*** MATERIAL PROVIDED

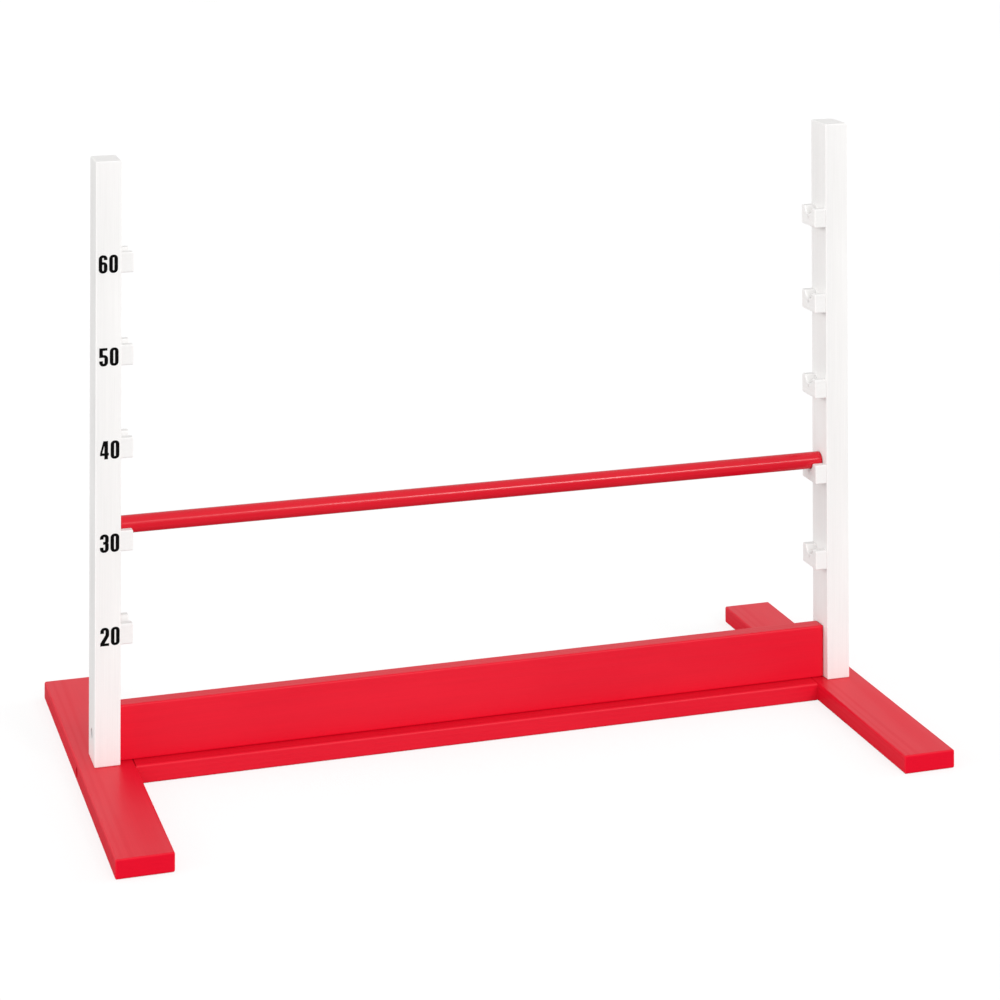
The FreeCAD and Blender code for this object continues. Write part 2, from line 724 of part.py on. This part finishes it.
def make_post_screws():
    body = new_body("post_screws")
    mouth = (SIDE_CENTRE, "dims.post_screw_offset", "0")
    screw = make_screw(body, "base", "z", mouth, "dims.post_screw_length")
    repeat(body, "four_screws", screw, mirrored(body, "XZ_Plane"), mirrored(body, "YZ_Plane"))


def make_board_screws():
    body = new_body("board_screws")
    mouth = ("-dims.board_screw_pitch", "0", "0")
    screw = make_screw(body, "base", "z", mouth, "dims.board_screw_length")
    repeat(body, "row_of_screws", screw, spaced(body, "X_Axis", "2 * dims.board_screw_pitch", 3))


def make_rest_screws():
    body = new_body("rest_screws")
    height = "dims.lowest_rest_top - dims.rest_height + dims.rest_screw_height"
    mouth = (f"{POST_INNER_FACE} - dims.rest_width", "0", height)
    screw = make_screw(body, "rest", "x", mouth, "dims.rest_screw_length")
    one_per_rest = spaced(body, "Z_Axis", REST_TO_REST, len(LEVELS))
    repeat(body, "ten_screws", screw, one_per_rest, mirrored(body, "YZ_Plane"))


# ---------------------------------------------------------------------------------------------------
# The hurdle
# ---------------------------------------------------------------------------------------------------

for side in ("left", "right"):
    make_foot_plank(side)
    make_post(side)
    for level in LEVELS:
        make_rest(side, level)
make_cross_plank()
make_upright_board()
make_pole()
for level in LEVELS:
    make_number(level)

foot_mouth = ("dims.overall_width / 2", "0", "dims.plank_thickness / 2")
foot_nut = (f"{CROSS_PLANK_END} - dims.foot_nut_inset", "0", "dims.plank_thickness / 2")
make_bolts("foot_bolts", foot_mouth, "dims.foot_counterbore", "dims.foot_bolt_length")
make_barrel_nuts("foot_barrel_nuts", "z", foot_nut)

post_mouth = (POST_OUTER_FACE, "0", BOARD_BOLT_HEIGHT)
post_nut = (f"{POST_INNER_FACE} - dims.post_nut_inset", "0", BOARD_BOLT_HEIGHT)
make_bolts("post_bolts", post_mouth, "dims.post_counterbore", "dims.post_bolt_length")
make_barrel_nuts("post_barrel_nuts", "y", post_nut)

make_post_screws()
make_board_screws()
make_rest_screws()
document.recompute()

# ---------------------------------------------------------------------------------------------------
# Checks and export
# ---------------------------------------------------------------------------------------------------

for item in document.Objects:
    if {"Invalid", "Error"} & set(item.State):
        raise RuntimeError(f"{item.Label} is {item.State}")
    if item.TypeId in ("PartDesign::Groove", "PartDesign::Pocket"):
        if item.Shape.Volume >= item.BaseFeature.Shape.Volume:
            raise RuntimeError(f"{item.Label} cuts nothing")
for part in parts:
    if part.Shape.isNull() or not part.Shape.isValid():
        raise RuntimeError(f"{part.Label} has no valid shape")

os.makedirs("parts", exist_ok=True)
for part in parts:
    part.Shape.exportStep(f"parts/{part.Label}.step")
    print(f"{part.Label}: {len(part.Shape.Solids)} solid(s), {part.Shape.Volume / 1000:.2f} cm3")
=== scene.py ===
import math

import bpy
from mathutils import Matrix, Vector


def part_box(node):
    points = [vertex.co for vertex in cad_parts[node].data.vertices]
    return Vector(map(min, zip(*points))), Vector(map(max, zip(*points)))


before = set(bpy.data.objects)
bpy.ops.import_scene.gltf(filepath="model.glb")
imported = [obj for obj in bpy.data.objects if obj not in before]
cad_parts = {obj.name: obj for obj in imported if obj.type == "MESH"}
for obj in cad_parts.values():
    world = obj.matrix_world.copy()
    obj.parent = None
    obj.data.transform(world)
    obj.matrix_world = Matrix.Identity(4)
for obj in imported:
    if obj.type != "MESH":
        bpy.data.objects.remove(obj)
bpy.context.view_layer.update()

# A free-standing wooden jump hurdle: red and white lacquered timber, numbers of black film and
# zinc-plated fasteners. Lengths are in metres. X runs along the pole, Y from front to back, Z up.

SIDES = ("left", "right")
LEVELS = (20, 30, 40, 50, 60)

# Colours are linear red, green and blue.
RED_LACQUER = (0.73, 0.004, 0.022)
RED_POLE_LACQUER = (0.63, 0.003, 0.016)
WHITE_LACQUER = (0.835, 0.825, 0.815)
BLACK_FILM = (0.0015, 0.0015, 0.0016)
ZINC = (0.62, 0.63, 0.66)


# ---------------------------------------------------------------------------------------------------
# Materials
# ---------------------------------------------------------------------------------------------------


class Recipe:
    """The nodes of one material or world, with short calls for the kinds it is made of."""

    def __init__(self, owner):
        self.owner = owner
        owner.use_nodes = True
        self.tree = owner.node_tree
        self.tree.nodes.clear()
        self.place = self.add("ShaderNodeTexCoord").outputs["Object"]

    def add(self, kind, inputs=(), **settings):
        """A node with its settings, and its inputs set to a value or joined to another node's output."""
        node = self.tree.nodes.new(kind)
        for name, setting in settings.items():
            setattr(node, name, setting)
        for key, source in dict(inputs).items():
            if isinstance(source, bpy.types.NodeSocket):
                self.tree.links.new(source, node.inputs[key])
            else:
                node.inputs[key].default_value = source
        return node

    def maths(self, operation, *values):
        return self.add("ShaderNodeMath", enumerate(values), operation=operation).outputs[0]

    def vectors(self, operation, *values, output="Vector"):
        return self.add("ShaderNodeVectorMath", enumerate(values), operation=operation).outputs[output]

    def split(self, vector):
        return self.add("ShaderNodeSeparateXYZ", {0: vector}).outputs

    def joined(self, *values):
        return self.add("ShaderNodeCombineXYZ", enumerate(values)).outputs[0]

    def spread(self, value, low, high, to_low=0.0, to_high=1.0):
        """A value's stretch from low to high laid over another stretch, and held at its ends."""
        stretch = {"Value": value, "From Min": low, "From Max": high, "To Min": to_low, "To Max": to_high}
        return self.add("ShaderNodeMapRange", stretch, clamp=True).outputs["Result"]

    def noise(self, place, detail=2.0, roughness=0.5, scale=1.0):
        inputs = {"Vector": place, "Scale": scale, "Detail": detail, "Roughness": roughness}
        return self.add("ShaderNodeTexNoise", inputs).outputs["Fac"]

    def mixed(self, share, first, second):
        node = self.add("ShaderNodeMix", {0: share}, data_type="RGBA")
        for socket, colour in ((node.inputs[6], first), (node.inputs[7], second)):
            if isinstance(colour, bpy.types.NodeSocket):
                self.tree.links.new(colour, socket)
            else:
                socket.default_value = (*colour, 1.0)
        return node.outputs[2]

    def bump(self, height, distance, strength, under=None):
        inputs = {"Height": height, "Distance": distance, "Strength": strength}
        if under is not None:
            inputs["Normal"] = under
        return self.add("ShaderNodeBump", inputs).outputs["Normal"]

    def edges(self, radius):
        """From 0 on a flat face to 1 on an edge, over about the radius."""
        rounded = self.add("ShaderNodeBevel", {"Radius": radius}, samples=8).outputs["Normal"]
        facing = self.add("ShaderNodeNewGeometry").outputs["Normal"]
        return self.maths("SUBTRACT", 1.0, self.vectors("DOT_PRODUCT", rounded, facing, output="Value"))

    def facing(self, axis):
        """1 where the surface faces either way along X, Y or Z, and 0 where it faces across."""
        normal = self.add("ShaderNodeTexCoord").outputs["Normal"]
        return self.spread(self.maths("ABSOLUTE", self.split(normal)["XYZ".index(axis)]), 0.75, 0.95)

    def by_ray(self, light, mirrored, seen):
        """One value for the light thrown on things, one for their reflections, one for the camera."""
        rays = self.add("ShaderNodeLightPath").outputs
        chosen = self.add("ShaderNodeMix", {0: rays["Is Glossy Ray"], 2: light, 3: mirrored}).outputs[0]
        return self.add("ShaderNodeMix", {0: rays["Is Camera Ray"], 2: chosen, 3: seen}).outputs[0]

    def finish(self, **inputs):
        shader = self.add("ShaderNodeBsdfPrincipled", inputs_named(inputs))
        self.add("ShaderNodeOutputMaterial", {"Surface": shader.outputs["BSDF"]})
        return self.owner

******

STATED GOAL –
Starting at the line that contains "for item in" and stopping at the line that contains "in imported if", transcribe the lines exactly; both boundary lines are to be included.

SOLVED PROBLEM –
for item in document.Objects:
    if {"Invalid", "Error"} & set(item.State):
        raise RuntimeError(f"{item.Label} is {item.State}")
    if item.TypeId in ("PartDesign::Groove", "PartDesign::Pocket"):
        if item.Shape.Volume >= item.BaseFeature.Shape.Volume:
            raise RuntimeError(f"{item.Label} cuts nothing")
for part in parts:
    if part.Shape.isNull() or not part.Shape.isValid():
        raise RuntimeError(f"{part.Label} has no valid shape")

os.makedirs("parts", exist_ok=True)
for part in parts:
    part.Shape.exportStep(f"parts/{part.Label}.step")
    print(f"{part.Label}: {len(part.Shape.Solids)} solid(s), {part.Shape.Volume / 1000:.2f} cm3")
=== scene.py ===
import math

import bpy
from mathutils import Matrix, Vector


def part_box(node):
    points = [vertex.co for vertex in cad_parts[node].data.vertices]
    return Vector(map(min, zip(*points))), Vector(map(max, zip(*points)))


before = set(bpy.data.objects)
bpy.ops.import_scene.gltf(filepath="model.glb")
imported = [obj for obj in bpy.data.objects if obj not in before]
cad_parts = {obj.name: obj for obj in imported if obj.type == "MESH"}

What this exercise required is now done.